Defiende la pensadora francesa que amar la verdad implica soportar el peso del vacío, y no se equivoca. ¿Cuántos, por no aceptar una verdad dolorosa, abandonan su esperanza o su cordura en busca de los mayores espejismos? Quien ama la verdad, escribió el rabí Nachman de Breslau, debe aceptar que no siempre tendrá la razón. Asegura Weil que el apego a lo material es una forma de incomprensión de la realidad, porque lo real es todo menos algo sólido y permanente, y si existe algo que perdura es justo aquello que no podemos tocar ni poseer. El avaro, explica otra página de este volumen, es el ser que mata su tesoro, porque desea acumularlo más que disfrutarlo, porque se priva de aquello que dice amar. En otro apunte nos pregunta si podríamos ver de otra forma, porque hay algo que siempre se interpone entre la mirada y el mundo, y al recorrer esa línea he sentido que se estaba renovando aquella tesis de Montaigne, según la cual el problema no son las cosas, sino las ideas que tenemos sobre las cosas, las ideas que enturbian nuestra mirada.
Uno siente que La gravedad y la gracia es una colección de apuntes que quisieran construir una filosofía del desapego, un evangelio de la renuncia, una nueva visión de Dios, donde a veces Dios mismo no cabe, o al menos no cabe el Dios que promete el catolicismo. El suyo es un pensamiento donde la generosidad es un principio radical y puro, un principio que no admite pactos, una acción con la que no puedes traficar sin desintegrarla.
Su forma de aceptar la contradicción y convertirla en emblema me resulta al mismo tiempo conmovedora y cierta. Me conmueve porque sé que esa contradicción puede destruirnos, pero debo reconocer que hay en esa aceptación de lo contradictorio una fotografía fiel del ser humano.
Sabe Weil que el amor auténtico no exige compensación del ser amado, como no le exigimos a los muertos que nos devuelvan el afecto que les tenemos. El amor, para serlo, solo puede ser un amor que se da y no espera. Nos recomienda en otro apunte que antes de exigir que los otros nos entiendan quizá deberíamos entendernos a nosotros mismos, y esa es una tarea compleja.
Para Simone Weil, y ahí siento la distancia que me separa de su pensamiento, el sufrimiento es un don, una forma de estar completamente en la vida, de no perder nada de cuanto nos concede. El suyo es un antihedonismo que aspira al dolor para entender el mundo, pero nunca defenderé que el dolor pueda ser una vía de conocimiento.

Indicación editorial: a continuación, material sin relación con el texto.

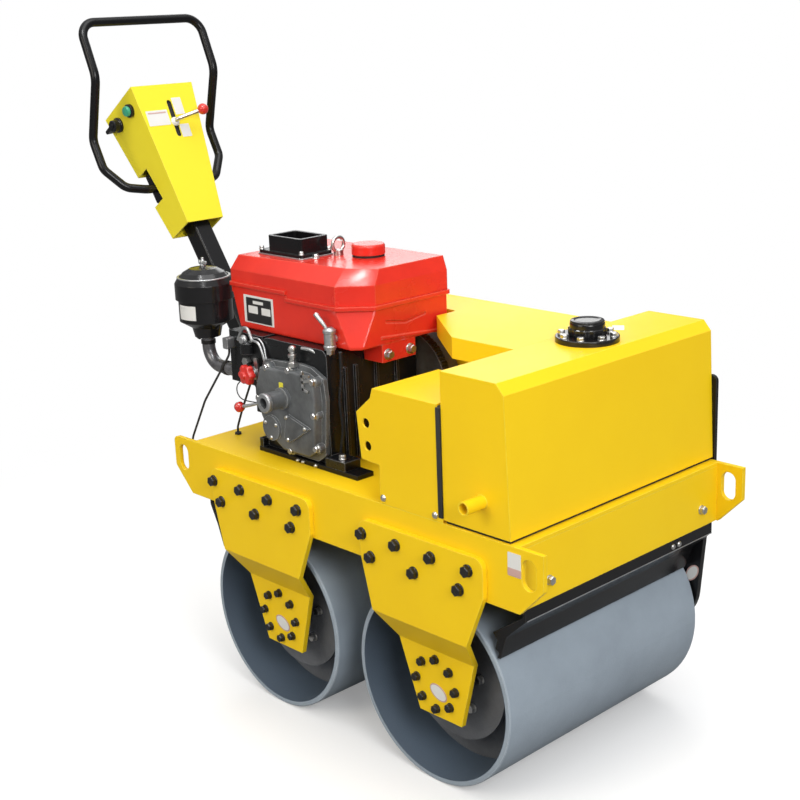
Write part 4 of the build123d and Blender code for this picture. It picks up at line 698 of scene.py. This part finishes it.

A pesar de su compromiso con las causas sociales, Weil no duda en criticar al marxismo, y a pesar de sentirse una mujer cristiana, su Dios es un Dios heterodoxo, un Dios que lo es todo y donde también caben los ateos. Por eso afirma que si el mundo está totalmente vacío de Dios es porque este mundo es Dios. No debe extrañarnos que los teólogos queden confundidos ante su pensamiento donde la solidaridad, el desapego y el panteísmo forman un mismo cuerpo.
Evita toda bajeza, nos anima, es decir, evita pedirle cosas a un mundo que no existe para darte nada, evita la gravedad. Acércate a la gracia, sin temor y sin esperanza, que es acercarse a la renuncia y a la generosidad, al amor que no exige compensación.
Pienso ahora que la historia del mundo es la historia de una acusación injusta, la acusación de Sócrates, de Juana de Arco, de Jesús de Nazaret, es la historia de un juicio y una condena. Lo importante no es que el juicio fuera injusto, lo importante es saber si hoy no eres tú uno de esos jueces dispuestos a condenar a un inocente, o si mañana serás capaz de defender tus ideales a pesar del destino que te espera.